Did you know that the police reckon Nelson's become a much more peaceful place at NY since TheG began? Why should that be? Could it be because at least some of the people who would in the past have staggered drunkenly through town, breaking windows and causing mayhem, have instead chosen to come to TheG? And that once they enter our magical space they become magical beautiful people and they realise that there's a choice - and that they don't have to get pissed and cause fights in order to have fun? I don't know - I still don't know why it happens - but I do know that there's nowhere in the world I'd rather be than at The Gathering, surrounded by all of you, smiling and happy, playing like little kids and being the best that we can be.....
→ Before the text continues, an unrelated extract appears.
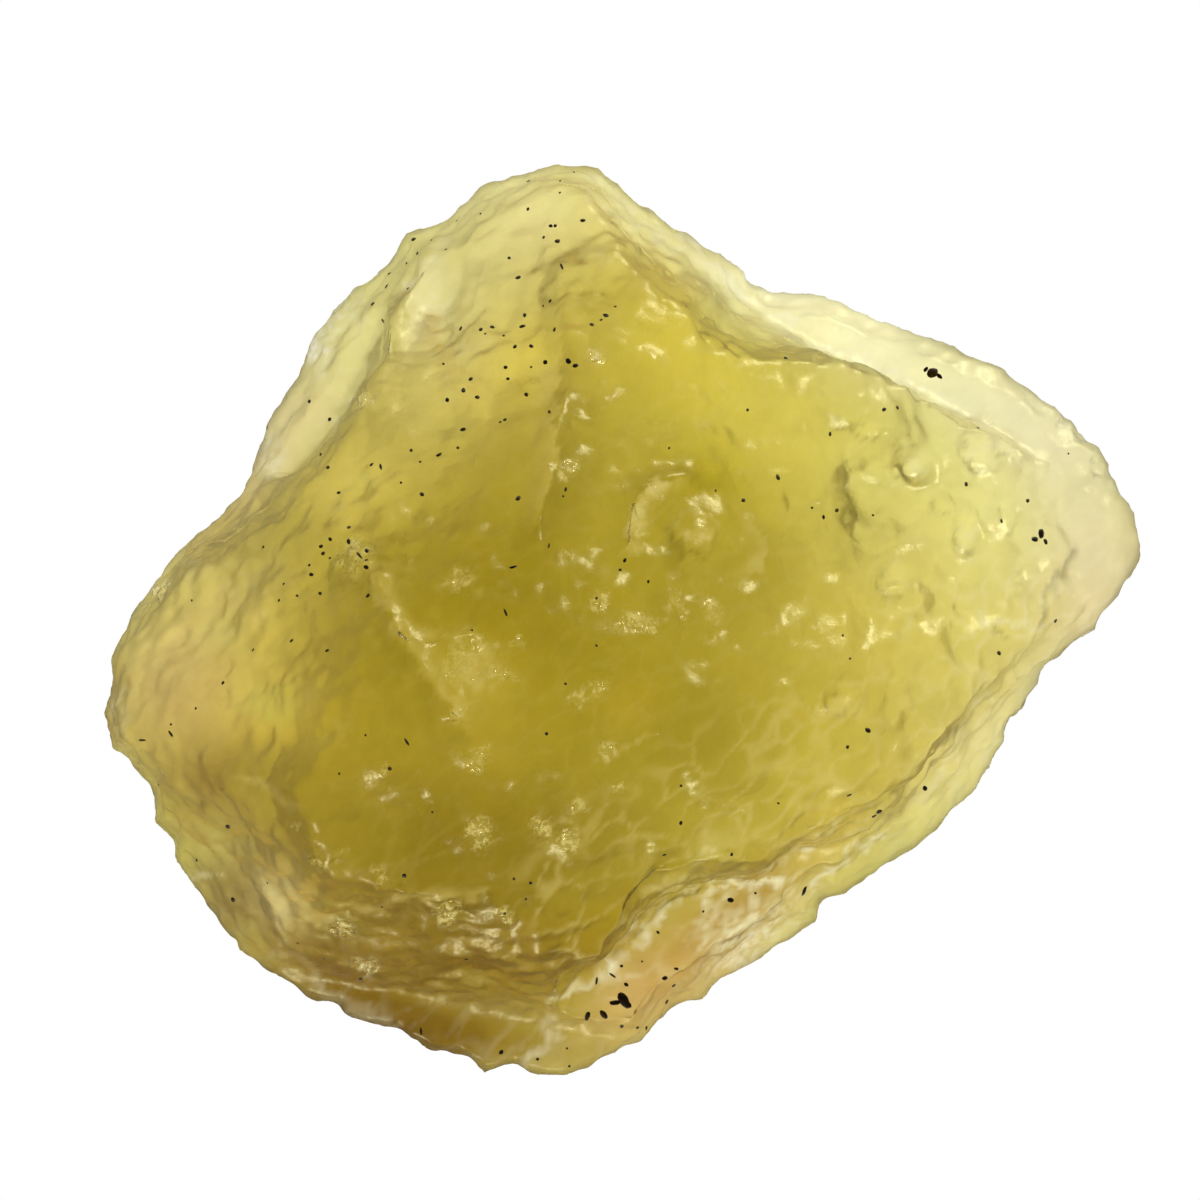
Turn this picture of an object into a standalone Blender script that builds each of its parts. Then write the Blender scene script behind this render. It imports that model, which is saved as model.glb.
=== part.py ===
"""Libyan desert glass: one lump of natural silica glass, worn by wind and sand, lying on a small flat spot.

The lump is a single solid. +X and +Y run across it as it lies, +Z points up, and the origin is the
centre of the flat spot that it rests on. Lengths are in millimetres until the mesh is written.
"""

import math

import bpy
import numpy as np
from mathutils import Vector, noise

MM = 0.001

# Driving sizes of the lump
NODE_NAME = "desert_glass"
SPHERE_SUBDIVISIONS = 7
TRIANGLES_KEPT = 9400
RIM_CROWDING = 1.4
GRAIN = 0.3
FACE_SOFTNESS = 0.45
BEVEL_SOFTNESS = 0.25
SMOOTHING_ROUNDS = 2
FLAT_SPOT_REACH = 6.5
GROUND_CUTTER_SIZE = 100.0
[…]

... and maybe Simon's right when he says it's the incredible crystal energy of the Marble Mountain, or the ley lines converging.... or the healers who come to TheG site before the event begins, and again after it's over - to bless the space, to bury crystals and to perform their rituals - and who feel immense golden energy converging from the four corners of the site into a pillar of light... or my friend Graeme who told me that he knows there are greater beings than ourselves who watch over TheG and keep us safe.....

.... or maybe it is simply that.. you do know that the man next to you's your brother, and the woman next to you's your sister, and you don't even need us to tell you that, because you know it already and you treat each other and the space you're in with respect and love.....

... and I'm sounding more and more like an old hippy every day... but there you go...

Ali Green - WebWeaver's World
Core crew, publicist
(written on TheG List email forum, 29 July 1999)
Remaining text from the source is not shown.